The perception in much of the country, even among Christians, is that the U.S. has been unfairly critical of the army's crackdown, which has seen more than 900 people killed in recent days, most of them Brotherhood supporters and anti-army demonstrators slain by security forces. Many here subscribe to the military's version that Brotherhood followers are terrorists.

That suits the interests of the Saudi monarchy, which fears that populist Islamist movements such as the Brotherhood could rise up against it one day. The Saudis pledged $5 billion in aid to Cairo after Morsi was deposed. Fayek applauded the gesture even though Saudi law would call for his beheading if he showed up there praying over a Bible. Many such strange alliances have arisen in Egypt, where these days many prefer security over civil freedoms.

How long can believers in minority religious groups live like that? They have lived like that for centuries.

Finally, for reporters and others interested in the foundational realities looming over these stories, let me point, once again, to some of the research done by the Pew Research Center, care of an online newsletter called The Weekly Number. This article is called: "5 things to know about Egypt, as churches burn, a mosque is sieged & hundreds die."

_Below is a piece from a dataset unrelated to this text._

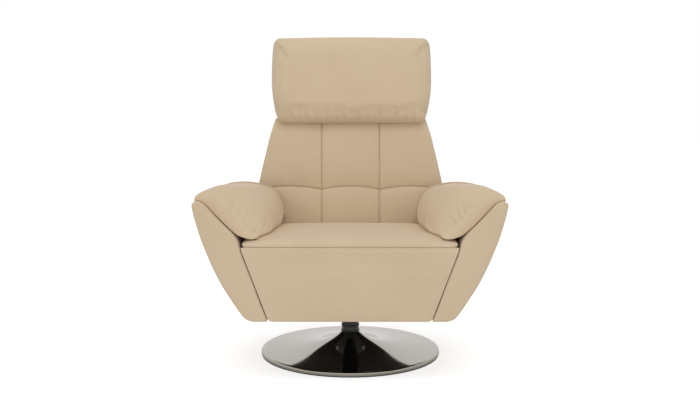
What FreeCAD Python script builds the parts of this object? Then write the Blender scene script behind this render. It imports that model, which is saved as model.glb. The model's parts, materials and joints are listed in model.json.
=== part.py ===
import FreeCAD, Part
import math
import os
import Sketcher

# Swivel recliner: a padded seat on a weighted round chrome base.
# Millimetres. X is to the viewer's right, Y to the back, Z up.
# The origin is on the floor, on the swivel axis.

V = FreeCAD.Vector

SIZES = [
    # round base and column
    ("disc_radius", 297, "outer radius of the chrome disc"),
    ("disc_wall", 2.5, "sheet of the disc"),
    ("rim_height", 14, "height of the disc's rim"),
    ("flare_radius", 100, "where the flat part turns into the flare"),
    ("flare_height", 37, "height there"),
    ("flare_curve", 130, "curve of the flare"),
    ("disc_curve", 1350, "curve of the flat part"),
    ("disc_top", 74, "height of the disc's collar"),
    ("collar_lip", 2, "width of the collar's lip"),
    ("lip_width", 9, "lip turned in under the rim"),
    ("glide_height", 3, "rubber pad under the disc"),
    ("plate_thick", 6, "steel plate inside the disc"),
    ("socket_radius", 22, "outer radius of the socket tube"),
    ("socket_wall", 4, "wall of the socket tube"),
    ("socket_top", 150, "top of the socket tube"),
    ("flange_radius", 60, "flange of the socket"),
    ("flange_thick", 6, "thickness of that flange"),
    ("screw_circle", 45, "radius of the socket's screw circle"),
    ("screw_radius", 4, "shank of the screws"),
    ("screw_head", 7, "radius of the screw heads"),
    ("bush_length", 20, "length of each bush"),
    ("bush_flange", 3, "flange of the upper bush"),
    ("washer_thick", 2, "thrust and retaining washers"),
    ("spindle_radius", 15, "swivel spindle"),
    ("spindle_bottom", 26, "lower end of the spindle"),
    ("sleeve_radius", 28.5, "black sleeve over the column"),
    ("sleeve_wall", 3, "wall of the sleeve"),
    ("sleeve_bottom", 66, "lower end of the sleeve"),
    ("hub_radius", 24, "hub of the swivel plate"),
    ("swivel_half", 90, "half width of the swivel plate"),
    ("bolt_offset", 70, "bolts of the swivel plate, from its middle"),
    ("bolt_radius", 4, "shank of the plate bolts"),
    ("bolt_head", 7, "radius of their heads"),
    ("head_thick", 5, "thickness of screw and bolt heads"),
    # seat frame
    ("body_floor", 187, "underside of the upholstered body"),
    ("swivel_thick", 6, "swivel plate"),
    ("front", 345, "front faces, ahead of the swivel axis"),
    ("arm_rear", 262, "rear ends of the arms"),
    ("beam_inner", 50, "inner face of a mount beam"),
    ("beam_wide", 40, "width of a mount beam"),
    ("beam_high", 40, "height of a mount beam"),
    ("beam_low", 19, "height of its rear end, under the back"),
    ("beam_step", 138, "where the beam steps down"),
    ("beam_front", 250, "front ends of the beams"),
    ("beam_rear", 222, "rear ends of the beams"),
    ("rail_wide", 35, "width of the cross rails"),
    ("rail_high", 35, "height of the cross rails"),
    ("side_inner", 200, "inner face of a seat rail"),
    ("side_wide", 25, "width of a seat rail"),
    ("strap_thick", 3, "seat and back straps"),
    ("strap_wide", 45, "width of a strap"),
    # upholstered sides
    ("arm_foot_in", 248, "half width between the arms at the bottom"),
    ("arm_splay", 0.37, "outward lean of the arms' inner faces"),
    ("arm_foot_out", 303, "outer corner at the bottom"),
    ("arm_knee_x", 378, "point on the arm's outer curve"),
    ("arm_knee_z", 282, "height of that point"),
    ("half_width", 475, "half width over the arms"),
    ("arm_top", 548, "height of the arms' outer edge"),
    ("arm_peak", 555, "top of the arms"),
    ("arm_fall", 36, "how far the arms' tops run down to the back"),
    ("arm_tip", 16, "curve of the arms' top edge"),
    ("arm_lip_in", 37, "upper end of the slope inside the arm, in from the arm's outer edge"),
    ("arm_lip", "=half_width - arm_lip_in", "where that is"),
    ("arm_shelf", 339, "lower end of that slope"),
    ("arm_shelf_z", 442, "height of its lower end"),
    ("board_inset", 22, "arm board, inside the arm"),
    ("board_thick", 18, "arm board"),
    ("board_top", 400, "top of the arm board"),
    ("pillow_front", 318, "front end of an arm pillow"),
    ("pillow_rear", 194, "rear end of an arm pillow"),
    ("pillow_in", 218, "inner bulge of an arm pillow"),
    ("pillow_top", 588, "top of an arm pillow"),
    # seat cushion
    ("seat_bottom", 271, "underside of the seat cushion"),
    ("seat_seam", 417, "seam at the cushion's side"),
    ("seat_half", 325, "half width at the seam"),
    ("seat_crown", 32, "crown of the seat above the seam"),
    ("seat_level", 263, "where the seat starts to run down, behind its nose"),
    ("seat_fall", 43, "how far its middle runs down to the back"),
    ("seat_nose", 343, "front of the seat"),
    ("seat_block", 266, "front of the cushion below the nose"),
    ("seat_rear", 146, "rear of the cushion at its underside"),
    # back
    ("pivot_y", 232, "recline axis, behind the swivel axis"),
    ("pivot_z", 262, "recline axis, above the floor"),
    ("back_lean", 12, "lean of the back at rest, degrees"),
    ("back_tall", 510, "top of the back above the recline axis"),
    ("back_low", 45, "bottom of the back below that axis"),
    ("back_rear", 45, "rear face behind that axis"),
    ("back_face", 70, "front face ahead of that axis"),
    ("back_foot", 245, "half width at the bottom"),
    ("back_hip", 256, "half width between the recline brackets"),
    ("back_hip_z", 36, "top of that narrow part, above the axis"),
    ("back_wide", 322, "greatest half width"),
    ("back_widest", 275, "where that is, above the axis"),
    ("back_top", 264, "half width at the top"),
    ("tuft_x", 101, "upright seams, from the middle"),
    ("tuft_z", 262, "cross seam, above the recline axis"),
    ("back_sewn", 100, "foot of the tufts, above the recline axis"),
    ("tuft_swell", 24, "swell of each tuft"),
    ("upright_in", 205, "inner face of a back upright"),
    ("upright_wide", 25, "width of a back upright"),
    ("upright_front", 15, "front of the uprights, ahead of the axis"),
    ("upright_deep", 35, "depth of the uprights"),
    ("upright_short", 30, "top of the uprights, below the top of the back"),
    ("upright_top", "=back_tall - upright_short", "where that is, above the axis"),
    ("upright_low", 30, "lower end, below the axis"),
    ("pin_radius", 6, "recline pins"),
    ("ear_thick", 4, "pivot ears and recline brackets"),
    ("bracket_in", 262, "inner face of a recline bracket"),
    ("bracket_eye", 22, "radius of a bracket's eye"),
    # headrest
    ("tilt_y", 88, "tilt axis, ahead of the recline axis"),
    ("tilt_drop", 2, "tilt axis, below the top of the back"),
    ("tilt_z", "=back_tall - tilt_drop", "where that is, above the recline axis"),
    ("roll", 24, "roll along the bottom of the headrest"),
    ("head_tall", 276, "top of the headrest above the tilt axis"),
    ("head_half", 276, "half width of the headrest"),
    ("head_foot", 254, "half width at its bottom"),
    ("head_deep", 92, "rear of the headrest behind the tilt axis"),
    ("head_board_y", 30, "headrest board, behind the tilt axis"),
    ("head_board_z", 38, "bottom of that board, above the tilt axis"),
    ("head_board_tall", 210, "height of that board"),
    ("head_board_half", 215, "half width of that board"),
    ("head_board_thick", 12, "headrest board"),
    ("knuckle_x", 130, "middle of a headrest hinge"),
    ("knuckle_wide", 16, "lower knuckle of that hinge"),
    ("knuckle_radius", 9, "knuckle"),
    ("hinge_plate", 4, "upper hinge plates"),
    ("head_pin", 4, "radius of the headrest pins"),
    # footrest
    ("swing_y", 325, "footrest axis, ahead of the swivel axis"),
    ("swing_z", 395, "footrest axis, above the floor"),
    ("pad_deep", 46, "thickness of the footrest pad"),
    ("pad_floor", 188, "bottom of the footrest pad"),
    ("pad_gap", 5, "gap beside the pad"),
    ("foot_board", 12, "footrest board"),
    ("foot_board_top", 17, "top of that board, below the axis"),
    ("foot_bracket_x", 203, "inner face of a footrest bracket"),
    ("foot_plate", 5, "footrest brackets and arms"),
    ("foot_eye", 10, "radius of their eyes"),
    ("foot_pin", 5, "radius of the footrest pins"),
    # clearances
    ("fit", 0.05, "running fit of a pin or spindle"),
    ("slip", 0.3, "gap round a piece set in padding"),
    ("play", 2, "gap between plates that pass each other"),
]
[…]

Let me call specific attention to No. 3 and No. 5:

3. Sectarian violence -- as occurs in Egypt -- is strongly associated with high government restrictions

Sectarian violence in Egypt is not a new phenomenon, but it appears to be on the rise. For instance, prior to last week's violence, Al-Jazeera reported that confrontations between Muslims and Copts have increased in Egypt since the overthrow of Hosni Mubarak in 2011. And Amnesty International reported on a recent increase in tensions in Wasta (about one hundred kilometers south of Cairo), highlighting the vulnerability of Egypt’s Coptic Christians, the largest religious minority in the country.

The violence by and toward the Muslim Brotherhood, however, is also a form of communal violence within the Muslim population, pitting those supporting a more Islamist approach against other Muslims in the country. ...

And:

5. Egypt stands out among Muslim-majority countries as having low tolerance of religious pluralism

While Egypt is home to some of the most intense government restrictions on religion, these restrictions are coupled with a Muslim public that is considerably less tolerant of religious pluralism than Muslims elsewhere, according to a recent Pew Research analysis. ...

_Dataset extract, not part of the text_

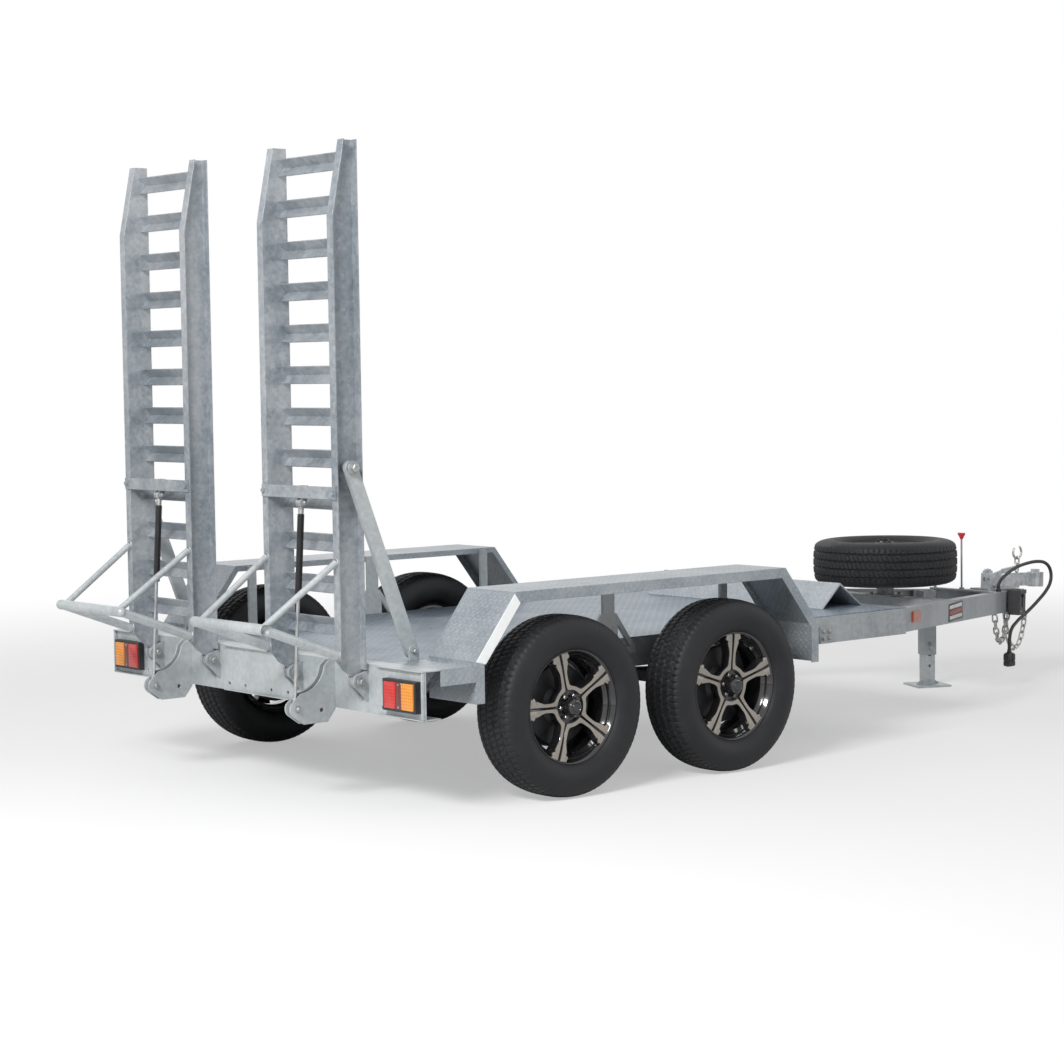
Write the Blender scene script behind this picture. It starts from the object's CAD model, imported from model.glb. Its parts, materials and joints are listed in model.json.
import json
import math
import bmesh
import bpy
import numpy as np
from mathutils import Matrix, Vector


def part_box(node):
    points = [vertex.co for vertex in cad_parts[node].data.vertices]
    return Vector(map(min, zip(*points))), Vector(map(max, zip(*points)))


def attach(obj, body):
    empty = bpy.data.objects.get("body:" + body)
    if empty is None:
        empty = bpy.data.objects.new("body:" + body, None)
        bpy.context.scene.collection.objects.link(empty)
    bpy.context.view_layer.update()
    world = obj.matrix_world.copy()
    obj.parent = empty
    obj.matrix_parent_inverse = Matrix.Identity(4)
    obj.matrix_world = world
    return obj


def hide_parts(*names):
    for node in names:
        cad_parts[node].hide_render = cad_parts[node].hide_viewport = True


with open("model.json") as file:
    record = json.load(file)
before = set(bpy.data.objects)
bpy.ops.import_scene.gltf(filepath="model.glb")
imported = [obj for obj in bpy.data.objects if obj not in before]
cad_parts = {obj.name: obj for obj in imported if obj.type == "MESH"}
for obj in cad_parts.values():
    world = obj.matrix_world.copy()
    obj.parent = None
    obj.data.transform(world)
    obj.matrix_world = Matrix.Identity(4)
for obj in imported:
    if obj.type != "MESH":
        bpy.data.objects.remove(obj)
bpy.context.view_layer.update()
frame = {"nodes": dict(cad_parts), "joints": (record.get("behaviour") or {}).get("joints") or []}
nodes = frame["nodes"]
jointPlace = {j["name"]: np.array(j["pos_m"]) for j in frame["joints"] if "pos_m" in j}
wheelNames = ["rear_near", "rear_far", "front_near", "front_far"]
wheelPlace = {n: jointPlace["wheel_" + n + "_spin"] for n in wheelNames}
axleMid = (wheelPlace["rear_near"][0] + wheelPlace["front_near"][0]) / 2
print("frame:", len(nodes), "nodes, middle of the axles at x", round(float(axleMid), 4))


def fromAxles(x, y, z):
    return np.array([x + axleMid, y, z])  # metres, x measured from the middle of the axles


def corners(node):
    low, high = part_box(node)
    return np.array(low), np.array(high)


# Camera, standing where the photo was taken from; the turns are in degrees
cameraValues = {
    "place": (-6.7758, -8.4157, 1.6944),
    "yaw": 50.0345, "pitch": -3.657, "roll": -0.8362,
    "lens": 82.86,
    "shift": (0.0018, -0.0032),
}


def addObject(name, data):
    made = bpy.data.objects.new(name, data)
    bpy.context.scene.collection.objects.link(made)
    return made


def makeCamera(v):
    data = bpy.data.cameras.new("trailerCamera")
    data.lens, data.sensor_width = v["lens"], 36.0
    data.shift_x, data.shift_y = v["shift"]
    data.clip_end = 200.0
    camera = addObject("trailerCamera", data)
    yaw, pitch, roll = (math.radians(v[key]) for key in ("yaw", "pitch", "roll"))
    forward = np.array([math.cos(yaw) * math.cos(pitch), math.sin(yaw) * math.cos(pitch), math.sin(pitch)])
    level = np.array([math.sin(yaw), -math.cos(yaw), 0])
    right = level * math.cos(roll) + np.cross(level, forward) * math.sin(roll)
    turned = np.eye(4)
    turned[:3, 0], turned[:3, 1], turned[:3, 2] = right, np.cross(right, forward), -forward
    turned[:3, 3] = fromAxles(*v["place"])
    camera.matrix_world = Matrix(turned.tolist())
    bpy.context.scene.camera = camera


makeCamera(cameraValues)
print("camera placed")


# Node helpers: put() makes one node, sets its properties, and links or sets its inputs
def put(tree, kind, inputs=None, **props):
    made = tree.nodes.new(kind)
    for key, value in props.items():
        setattr(made, key, value)
    for key, value in (inputs or {}).items():
        if isinstance(value, bpy.types.NodeSocket):
            tree.links.new(value, made.inputs[key])
        else:
            made.inputs[key].default_value = value
    return made


def calc(tree, operation, a, b=0.0, c=0.0, clamp=False):
    return put(tree, "ShaderNodeMath", {0: a, 1: b, 2: c}, operation=operation, use_clamp=clamp).outputs[0]


def blendColour(tree, share, a, b):
    return put(tree, "ShaderNodeMix", {0: share, 6: a, 7: b}, data_type="RGBA").outputs[2]


def spread(tree, value, low, high, outLow=0.0, outHigh=1.0):
    keys = {0: value, 1: low, 2: high, 3: outLow, 4: outHigh}
    return put(tree, "ShaderNodeMapRange", keys, interpolation_type="SMOOTHSTEP").outputs[0]


def noise(tree, place, scale, detail=3.0, rough=0.55):
    keys = {"Vector": place, "Scale": scale, "Detail": detail, "Roughness": rough}
    return put(tree, "ShaderNodeTexNoise", keys).outputs[0]


def startMaterial(name, **values):
    material = bpy.data.materials.new(name)
    material.use_nodes = True
    tree = material.node_tree
    shader = tree.nodes["Principled BSDF"]
    for key, value in values.items():
        shader.inputs[key.replace("_", " ")].default_value = value
    return material, tree, shader, put(tree, "ShaderNodeTexCoord").outputs["Object"]


def setColour(tree, shader, colour, rough):
    tree.links.new(colour, shader.inputs["Base Color"])
    tree.links.new(rough, shader.inputs["Roughness"])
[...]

* Like many Muslim publics surveyed around the world, a majority of Egyptian Muslims (74%) want sharia, or Islamic law, enshrined as the official law of the land. However, Egypt is one of the few countries where a clear majority (74%) of sharia supporters say both Muslims and non-Muslims in their country should be subject to Islamic law. Worldwide, a median of 39% of Muslims who favor enshrining Islamic law say sharia should apply to Muslims and non-Muslims alike.

* Egyptian Muslims also back criminalizing apostasy, or leaving Islam for another religion. An overwhelming majority of Egyptian Muslims (88%), say converting away from Islam should be punishable by death. Among the 37 countries where the question was asked, a median of 28% of Muslims say apostates should be subject to the death penalty.

As I have noted at GetReligion and at Scripps Howard, it is highly unlikely that the Egyptian conflict fades because a clear majority of the nation's population WANTS a state that applies sharia to all Egyptians. This majority would have to include many in the coalition that currently opposes the Muslim Brotherhood.

So why to Coptic Christians have so little faith in the police and soldiers who are supposed to be protecting their homes, businesses and sanctuaries?